The bar’s framework set a recklessness standard, in which a CCO could be found liable if he or she were deemed to have made wholesale failures in carrying out the responsibilities that were clearly assigned to them. The framework posed a series of questions for regulators to answer when weighing whether to lay a CCO conduct charge. It also listed mitigating factors to consider.

What if, however, a lack of resources for a compliance function, or a lack of support for compliance within a company or from company leadership, rendered a firm’s compliance division ineffective? Should the SEC still consider a CCO liable under those circumstances?

The National Society of Compliance Professionals (NSCP), a nonprofit group representing more than 2,000 compliance professionals in the financial services industry, said many of its members are worried a firm’s lack of resources and weak compliance culture can undercut a CCO’s effectiveness. Those factors shouldn’t make a CCO liable for the wrongdoing of others, the NSCP members believe.

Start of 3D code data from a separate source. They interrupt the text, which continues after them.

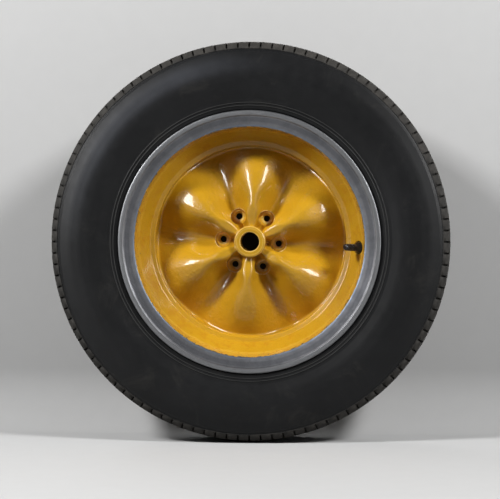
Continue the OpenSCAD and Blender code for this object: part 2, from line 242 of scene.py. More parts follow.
def at_valve(obj):
    """Moves a piece drawn along Z to the valve, with Z along the stem."""
    origin, x_axis, across, z_axis = valve_frame()
    for v in obj.data.vertices:
        v.co = origin + x_axis * v.co.x + across * v.co.y + z_axis * v.co.z
    obj.data.update()
    return obj


# ---------------------------------------------------------------- the web's surface

RIDGE_ANGLE = STUD_ANGLE + 180 / WAVES


def smooth(t):
    """0 up to 0, 1 from 1 on, and a smooth step between them."""
    s = np.clip(t, 0, 1)
    return s * s * (3 - 2 * s)


def valley(r):
    """Height of the valleys' floor."""
    part = np.maximum(0, r - DROP_FROM_R) / (FALL_TO_R - DROP_FROM_R)
    return VALLEY_H - VALLEY_DROP * part ** DROP_POWER


def ridge(r):
    """Height of the ridges' crest."""
    rise = RIDGE_RISE * (1 - smooth((r - RISE_FROM_R) / (RISE_TO_R - RISE_FROM_R)))
    fall = RIDGE_DROP * (np.maximum(0, r - FALL_FROM_R) / (FALL_TO_R - FALL_FROM_R)) ** FALL_POWER
    return RIDGE_H - rise - fall


def crest(r, a):
    """1 on the crest of a ridge and 0 in the middle of a valley."""
    c = 0.5 + 0.5 * np.cos(np.radians(WAVES * (a - RIDGE_ANGLE)))
    steep = STEEP * (1 - smooth((r - STEEP_FROM_R) / (STEEP_TO_R - STEEP_FROM_R)))
    broad = BROAD * smooth((r - BROAD_FROM_R) / (BROAD_TO_R - BROAD_FROM_R))
    return 1 - np.maximum(1 - c, 0) ** (1 + steep + broad)


def web_front(r, a):
    return valley(r) + (ridge(r) - valley(r)) * crest(r, a)


def web_back(r, a):
    """Height of the web's back, which keeps the web's thickness square to its surface."""
    dr = web_front(r + 0.5, a) - web_front(r - 0.5, a)
    da = (web_front(r, a + 0.5) - web_front(r, a - 0.5)) / (r * math.pi / 180)
    slope = np.minimum(STEEPEST, np.hypot(dr, da))
    return web_front(r, a) - WEB_T * np.sqrt(1 + slope ** 2)


def hub_back(r, a):
    """Height of the back with the mounting face's ring and the pads behind the studs."""
    near = a - STUD_ANGLE - STUD_PITCH * np.round((a - STUD_ANGLE) / STUD_PITCH)
    w = np.radians(near)
    away = np.hypot(r * np.cos(w) - STUD_CIRCLE_R, r * np.sin(w))
    opened = np.minimum(smooth((r - HUB_RING_R + 2) / PAD_FLANK_W),
                        smooth((away - PAD_R + 1) / PAD_FLANK_W))
    back = web_back(r, a)
    flank = np.minimum(HUB_BACK_H, back) * (1 - opened) + back * opened
    raised = np.minimum(smooth((r - HUB_RING_R) / PAD_EDGE_W), smooth((away - PAD_R) / PAD_EDGE_W))
    return -HUB_T * (1 - raised) + flank * raised


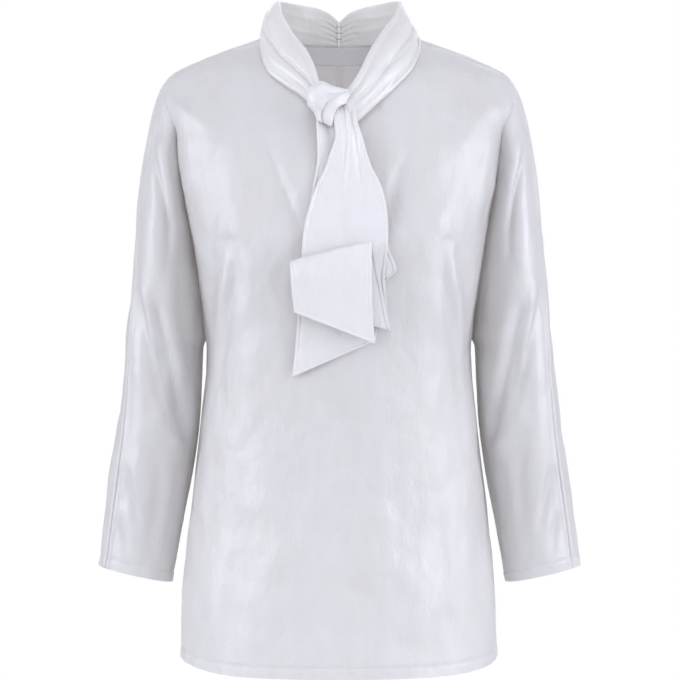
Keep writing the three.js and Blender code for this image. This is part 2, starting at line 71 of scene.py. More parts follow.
class BlouseSizes(bpy.types.PropertyGroup):
    cloth: length_setting("Cloth", "Thickness of the satin", 0.0006, 0.0002, 0.0015)
    hem: length_setting("Hem", "Depth of the turned and stitched hems", 0.011, 0.004, 0.03)
    allowance: length_setting("Seam allowance", "Width of the pressed allowance beside a seam",
                              0.0055, 0.002, 0.015)
    stitch: length_setting("Stitch", "Length of one stitch", 0.0026, 0.001, 0.006)
    folds: strength_setting("Folds", "Strength of the large folds", 1.0, 1.5)
    crumple: strength_setting("Crumple", "Strength of the small, soft creases", 1.3, 3.0)
    pleats: strength_setting("Pleats", "Strength of the lengthwise pleats of collar and tie",
                             1.0, 2.0)


class BlouseColours(bpy.types.PropertyGroup):
    satin: colour_setting("Satin", "Main colour of the cloth", (0.85, 0.843, 0.845))
    satin_warm: colour_setting("Satin, warm", "The faint warmer tone in the cloth",
                               (0.87, 0.85, 0.825))
    thread: colour_setting("Thread", "Colour of the stitches", (0.84, 0.825, 0.81))
    label: colour_setting("Label", "Colour of the bare neck label", (0.97, 0.965, 0.985))
    metal: colour_setting("Hooks", "Colour of the collar hooks", (0.6, 0.6, 0.6))
    floor: colour_setting("Floor", "Colour of the studio floor", (0.86, 0.86, 0.87))


# Tables, in millimetres

def table(names, rows):
    return [dict(zip(names.split(), row)) for row in rows]


# Half widths and depths of the body at each height
BODY = table("z width front back", [
    (9, 60, 24, 62), (0, 84, 34, 70), (-20, 137, 50, 79), (-40, 176, 65, 87), (-63, 189, 80, 94),
    (-100, 177, 97, 101), (-150, 171, 111, 107), (-210, 161, 120, 108), (-270, 152, 122, 106),
    (-323, 146, 121, 104), (-336, 144.4, 121, 104), (-360, 144.8, 121, 104),
    (-390, 147.5, 121, 106), (-460, 155.5, 124, 112), (-550, 166, 130, 122),
    (-620, 172, 134, 129), (-684, 173.5, 137, 133)])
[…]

NSCP members voice their concerns

The National Society of Compliance Professionals (NSCP) said a recent survey of its members found 53 percent remain concerned liability will be imposed in cases where compliance acted negligently rather than recklessly. Other liability concerns include cases where compliance relied on inaccurate data from another employee (66 percent) or compliance did not participate in the violations caused by the company or other executives (63 percent).

 

In addition, 72 percent of respondents said they are “concerned that regulators have expanded the role of compliance officers and the scope of their responsibilities in imposing personal liability,” according to the NSCP. Another 70 percent believe the overall compliance function at their firm is under resourced.

 

There were also concerns about insufficient resources to conduct compliance training; insufficient authority to develop and enforce compliance policies and procedures; and an inability to address compliance-related weaknesses and report concerns to senior management.

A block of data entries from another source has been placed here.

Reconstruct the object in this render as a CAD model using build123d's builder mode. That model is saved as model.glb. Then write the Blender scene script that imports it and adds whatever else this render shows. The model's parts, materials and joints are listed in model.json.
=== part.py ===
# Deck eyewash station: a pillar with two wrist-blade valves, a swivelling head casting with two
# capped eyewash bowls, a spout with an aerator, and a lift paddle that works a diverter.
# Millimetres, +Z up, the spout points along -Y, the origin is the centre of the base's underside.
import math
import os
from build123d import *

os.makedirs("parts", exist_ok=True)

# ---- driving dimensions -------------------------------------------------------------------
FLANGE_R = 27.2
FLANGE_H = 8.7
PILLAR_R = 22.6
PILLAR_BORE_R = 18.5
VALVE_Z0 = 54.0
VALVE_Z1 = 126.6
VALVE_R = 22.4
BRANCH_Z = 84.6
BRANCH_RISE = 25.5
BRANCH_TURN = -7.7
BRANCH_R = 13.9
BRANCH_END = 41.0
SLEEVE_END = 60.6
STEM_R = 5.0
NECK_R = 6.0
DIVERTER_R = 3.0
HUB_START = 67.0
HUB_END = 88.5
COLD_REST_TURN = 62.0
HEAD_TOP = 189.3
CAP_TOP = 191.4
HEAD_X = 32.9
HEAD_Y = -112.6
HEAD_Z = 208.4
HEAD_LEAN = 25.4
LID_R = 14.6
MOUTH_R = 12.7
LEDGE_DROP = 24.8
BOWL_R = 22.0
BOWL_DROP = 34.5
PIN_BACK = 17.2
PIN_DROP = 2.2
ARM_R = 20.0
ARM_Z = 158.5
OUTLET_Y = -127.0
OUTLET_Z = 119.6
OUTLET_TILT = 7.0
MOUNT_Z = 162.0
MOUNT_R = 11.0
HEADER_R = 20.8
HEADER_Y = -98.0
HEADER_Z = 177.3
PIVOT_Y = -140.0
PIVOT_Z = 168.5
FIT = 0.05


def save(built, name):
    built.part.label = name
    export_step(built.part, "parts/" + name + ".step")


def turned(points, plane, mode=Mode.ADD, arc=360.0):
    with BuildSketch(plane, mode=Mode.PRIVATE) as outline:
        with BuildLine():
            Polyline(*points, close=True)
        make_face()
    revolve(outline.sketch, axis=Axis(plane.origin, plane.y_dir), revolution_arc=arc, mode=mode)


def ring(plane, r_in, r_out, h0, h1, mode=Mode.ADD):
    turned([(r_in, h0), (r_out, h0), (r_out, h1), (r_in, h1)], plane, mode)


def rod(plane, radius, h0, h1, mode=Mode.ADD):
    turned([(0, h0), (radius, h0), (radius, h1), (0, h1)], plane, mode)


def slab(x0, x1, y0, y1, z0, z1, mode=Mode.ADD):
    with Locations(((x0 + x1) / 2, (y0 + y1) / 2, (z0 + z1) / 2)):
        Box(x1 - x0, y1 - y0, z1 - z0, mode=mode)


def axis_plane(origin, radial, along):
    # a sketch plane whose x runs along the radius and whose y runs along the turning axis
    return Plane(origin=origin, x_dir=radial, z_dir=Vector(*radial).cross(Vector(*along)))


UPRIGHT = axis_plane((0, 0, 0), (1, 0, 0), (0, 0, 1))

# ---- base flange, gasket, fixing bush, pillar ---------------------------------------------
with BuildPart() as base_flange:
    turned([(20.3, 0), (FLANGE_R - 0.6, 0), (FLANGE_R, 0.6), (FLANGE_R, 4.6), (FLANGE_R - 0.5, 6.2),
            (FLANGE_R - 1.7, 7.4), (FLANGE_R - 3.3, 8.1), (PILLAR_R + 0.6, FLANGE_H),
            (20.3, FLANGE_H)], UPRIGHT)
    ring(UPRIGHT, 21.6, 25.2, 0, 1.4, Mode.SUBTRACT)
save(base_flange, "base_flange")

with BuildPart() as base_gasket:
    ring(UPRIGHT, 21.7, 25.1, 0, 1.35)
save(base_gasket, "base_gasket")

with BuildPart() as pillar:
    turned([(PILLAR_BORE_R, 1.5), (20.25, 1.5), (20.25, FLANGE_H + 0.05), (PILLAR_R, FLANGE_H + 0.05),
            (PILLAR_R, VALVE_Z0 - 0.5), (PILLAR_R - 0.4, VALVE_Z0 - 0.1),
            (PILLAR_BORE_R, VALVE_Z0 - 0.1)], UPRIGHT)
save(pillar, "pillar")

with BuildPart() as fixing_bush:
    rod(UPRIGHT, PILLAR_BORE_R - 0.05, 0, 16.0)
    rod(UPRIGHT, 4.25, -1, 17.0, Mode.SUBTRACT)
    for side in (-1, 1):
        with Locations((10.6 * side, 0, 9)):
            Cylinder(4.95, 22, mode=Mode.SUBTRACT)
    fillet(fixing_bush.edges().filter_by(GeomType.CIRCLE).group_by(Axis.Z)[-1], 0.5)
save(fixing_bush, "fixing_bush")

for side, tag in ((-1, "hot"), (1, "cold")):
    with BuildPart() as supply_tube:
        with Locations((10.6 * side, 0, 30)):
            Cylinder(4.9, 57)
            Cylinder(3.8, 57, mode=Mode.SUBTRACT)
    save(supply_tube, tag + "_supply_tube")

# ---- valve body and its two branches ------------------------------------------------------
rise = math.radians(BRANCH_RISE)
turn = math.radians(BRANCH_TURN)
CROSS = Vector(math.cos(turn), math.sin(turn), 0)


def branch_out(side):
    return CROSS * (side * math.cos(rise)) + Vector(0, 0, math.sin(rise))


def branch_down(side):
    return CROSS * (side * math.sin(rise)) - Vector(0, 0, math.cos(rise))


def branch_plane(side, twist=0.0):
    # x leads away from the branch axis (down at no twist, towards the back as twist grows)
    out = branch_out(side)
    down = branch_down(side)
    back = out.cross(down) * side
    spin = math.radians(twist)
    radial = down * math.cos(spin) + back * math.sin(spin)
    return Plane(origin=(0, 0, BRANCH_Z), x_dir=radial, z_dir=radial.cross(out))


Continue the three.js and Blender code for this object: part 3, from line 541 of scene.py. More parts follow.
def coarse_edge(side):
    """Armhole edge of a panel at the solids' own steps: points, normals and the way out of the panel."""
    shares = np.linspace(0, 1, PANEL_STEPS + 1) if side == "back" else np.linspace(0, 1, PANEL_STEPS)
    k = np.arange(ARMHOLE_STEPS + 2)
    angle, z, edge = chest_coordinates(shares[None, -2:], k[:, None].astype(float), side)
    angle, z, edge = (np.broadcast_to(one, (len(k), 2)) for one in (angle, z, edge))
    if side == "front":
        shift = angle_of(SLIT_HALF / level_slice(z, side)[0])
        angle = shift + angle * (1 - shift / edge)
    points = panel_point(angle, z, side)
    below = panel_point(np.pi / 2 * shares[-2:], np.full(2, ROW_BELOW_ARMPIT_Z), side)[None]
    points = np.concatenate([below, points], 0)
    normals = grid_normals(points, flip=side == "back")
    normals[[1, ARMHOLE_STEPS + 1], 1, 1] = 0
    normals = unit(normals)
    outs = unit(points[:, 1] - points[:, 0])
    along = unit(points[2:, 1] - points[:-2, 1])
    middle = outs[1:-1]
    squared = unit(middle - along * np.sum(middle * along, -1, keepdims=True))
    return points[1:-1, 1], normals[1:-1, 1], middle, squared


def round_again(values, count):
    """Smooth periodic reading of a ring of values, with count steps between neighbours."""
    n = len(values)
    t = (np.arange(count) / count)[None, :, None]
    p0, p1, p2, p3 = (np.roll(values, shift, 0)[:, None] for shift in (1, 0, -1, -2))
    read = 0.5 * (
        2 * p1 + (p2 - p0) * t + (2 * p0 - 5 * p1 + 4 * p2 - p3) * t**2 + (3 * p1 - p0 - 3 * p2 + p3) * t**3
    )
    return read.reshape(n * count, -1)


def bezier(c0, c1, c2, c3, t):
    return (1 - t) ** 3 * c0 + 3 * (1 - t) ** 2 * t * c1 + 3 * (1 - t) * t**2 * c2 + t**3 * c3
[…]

“CCOs are taking on more responsibility. Look at cybersecurity, look at cryptocurrency and blockchain. These are areas where compliance officers are being required to get involved,” said NSCP Executive Director and Chief Executive Officer Lisa Crossley, herself a former CCO.

Many CCOs, particularly at smaller firms, don’t have expertise in those areas, she said. “If a compliance violation occurs, the CCO could be on the hook for it,” she said. The rules and standards for CCO conduct in the financial services industry have not kept pace with that reality, she said.

The NSCP issued a framework of its own Monday that urges regulators to consider CCO liability more holistically, in the context of the compliance culture within a CCO’s firm. Is the compliance function adequately supported by management? Is it properly funded? Is the CCO and his or her team empowered to enforce violations within the firm? Regulators concluding the answer is “no” to these questions should consider these mitigating circumstances that affect the CCO’s ability to do his or her job within those particular circumstances and environment.

In addition, the NSCP argues such questions should be asked by regulators earlier in the process—during an examination, for example, so that issues can be addressed, instead of at the end of an enforcement action. This is the case in the Department of Justice’s “Evaluation of Corporate Compliance Programs,” where an update in June 2020 directed prosecutors to ask companies whether the compliance program is “adequately resourced and empowered to function” effectively.

“If something goes wrong, there’s always a question about a CCO’s role,” said Brian Rubin, a partner at Eversheds Sutherland and member of NSCP’s board of directors and its regulatory advisory committee. “If there is a target on the back of compliance, that leads to all kinds of problems and issues.”

The NSCP framework asks a series of questions to be considered by regulators regarding a CCO’s liability when a compliance failure has occurred. Answering “yes” to any of the questions would mitigate against a CCO’s liability, the framework said.

  • Did the CCO have nominal rather than actual responsibility, ability, or authority to affect the violative conduct?
  • Was there insufficient support from firm leadership to compliance, including, for example, insufficient resources, for the CCO to affect the violative conduct?
  • Did the CCO escalate the issue or violative conduct to firm management through a risk assessment, annual review, CEO certification meeting/report, or otherwise?
  • Did firm management fail to respond appropriately after becoming aware of the issue (through the CCO or otherwise)?
  • If the firm made misstatements or omitted material information, did the CCO have nominal rather than actual responsibility, ability, or authority for reviewing or verifying that information?
  • Was firm leadership provided the opportunity to review and accept the policies and procedures?
  • Did the CCO consult with legal counsel (in-house or external) and/or securities compliance consultants and adhere to the advice provided?
  • Did the CCO otherwise act to prevent, mitigate, and/or address the issue?
  • Did the CCO reasonably rely on information from others in the firm or firm systems?

Regulators, particularly the SEC, have a long list of goals to pursue in 2022. “We are aware that CCO liability may fall far down the list,” Crossley said. Current SEC Commissioner Hester Peirce previously spoke in October 2020 of developing a draft framework to share with her fellow commissioners, though she has not publicly revisited the topic since.

The NSCP has had informal discussions with SEC regulators about the framework, Rubin said, and hopes to continue pressing home the point about the issues that arise when CCOs could be found liable for the misconduct of others.

“Imposing personal liability on CCOs who have not engaged in misconduct or obstruction has the impact of shifting responsibility from business line personnel and management to the CCO,” the framework said. “This could diminish the culture of compliance within firms and promote indifference from business line employees and management to follow the rules. It could ultimately lead to firmwide deficiencies being attributed to compliance and benefit management who failed to empower compliance.”